Feature table

Step-by-step tutorial on how to create a feature table.

Once you have done identity stitching to unify the identity of your users across all the cross-platforms, you can evaluate and maintain the required features/traits for each identified user in a feature table.

This guide provides a detailed walkthrough on how to use a PB project and create output tables in a warehouse for a feature table model.

Prerequisites

  • Familiarize yourself with:
    • A basic Profile Builder project by following the Profile Builder CLI steps.
    • Structure of a Profile Builder project and the parameters used in different files.
    • Identity stitching model as the feature table reuses its output to extract the required features/traits.

Sample project

This sample project uses the output of an identity stitching model as an input to create a feature table. The following sections describe how to define your PB project files:

Project detail

The pb_project.yaml file defines the project details such as name, schema version, connection name and the entities which represent different identifiers.

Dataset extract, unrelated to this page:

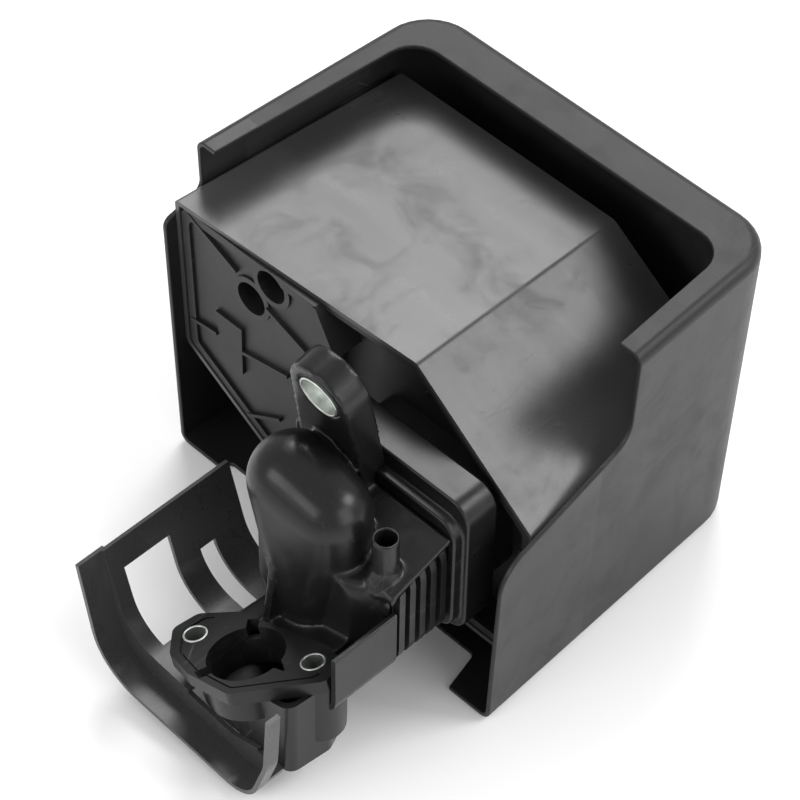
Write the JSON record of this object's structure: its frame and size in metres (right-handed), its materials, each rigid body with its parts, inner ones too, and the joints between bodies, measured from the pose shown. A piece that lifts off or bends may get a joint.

You can define all the identifiers from different input sources you want to stitch together as a user_main_id:

warning
You need to add main_id to the list only if you have defined main_id_type: main_id in the ID stitcher buildspec.
# Project name
name: sample_id_stitching
# Project's yaml schema version
schema_version: 42
# Warehouse connection
connection: test
# Allow inputs without timestamps
include_untimed: true
# Folder containing models
model_folders:
  - models
# Entities in this project and their ids.
entities:
  - name: user
    id_stitcher: models/sample_id_stitcher # name of ID stitcher model, prefixed with relative path of models folder where it's defined
    id_types:
      - main_id # You need to add ``main_id`` to the list only if you have defined ``main_id_type: main_id`` in the id stitcher buildspec.
      - user_id # one of the identifier from your data source.
      - email
id_types:
  - name: main_id
  - name: user_id
    filters: # Multiple filters like exclude, include can be added using value or regex match.
    - type: exclude
      value: ""
  - name: email
    filters: # An include filter example to consider values matching provided regex. Note that this will automatically be anchored by sql to include the beginning and ending regex special chars (^ and $).
    - type: include
      regex: ".+@.+" # Automatically anchored, so equivalent to "^.+@.+$"

Input

The input file file includes the input table references and corresponding SQL for the above-mentioned entities:

inputs:
- name: rsIdentifies
  contract: # constraints that a model adheres to
    is_optional: false
    is_event_stream: true
    with_entity_ids:
      - user
    with_columns:
      - name: timestamp
      - name: user_id
      - name: anonymous_id
      - name: email
  app_defaults:
    table: rudder_events_production.web.identifies # one of the WH table RudderStack generates when processing identify or track events.
    occurred_at_col: timestamp
    ids:
      - select: "user_id" # kind of identity sql to pick this column from above table.
        type: user_id
        entity: user # as defined in project file
        to_default_stitcher: true
      - select: "anonymous_id"
        type: anonymous_id
        entity: user
        to_default_stitcher: true
      - select: "lower(email)" # can use sql.
        type: email
        entity: user
        to_default_stitcher: true
- name: rsTracks
  contract:
    is_optional: false
    is_event_stream: true
    with_entity_ids:
      - user
    with_columns:
      - name: timestamp
      - name: user_id
      - name: anonymous_id
  app_defaults:
    table: rudder_events_production.web.tracks # another table in WH maintained by RudderStack processing track events.
    occurred_at_col: timestamp
    ids:
      - select: "user_id"
        type: user_id
        entity: user
        to_default_stitcher: true
      - select: "anonymous_id"
        type: anonymous_id
        entity: user
        to_default_stitcher: true

Model

Profiles Feature table model lets you define the specific features/traits you want to evaluate from the huge spread of scattered data in your warehouse tables.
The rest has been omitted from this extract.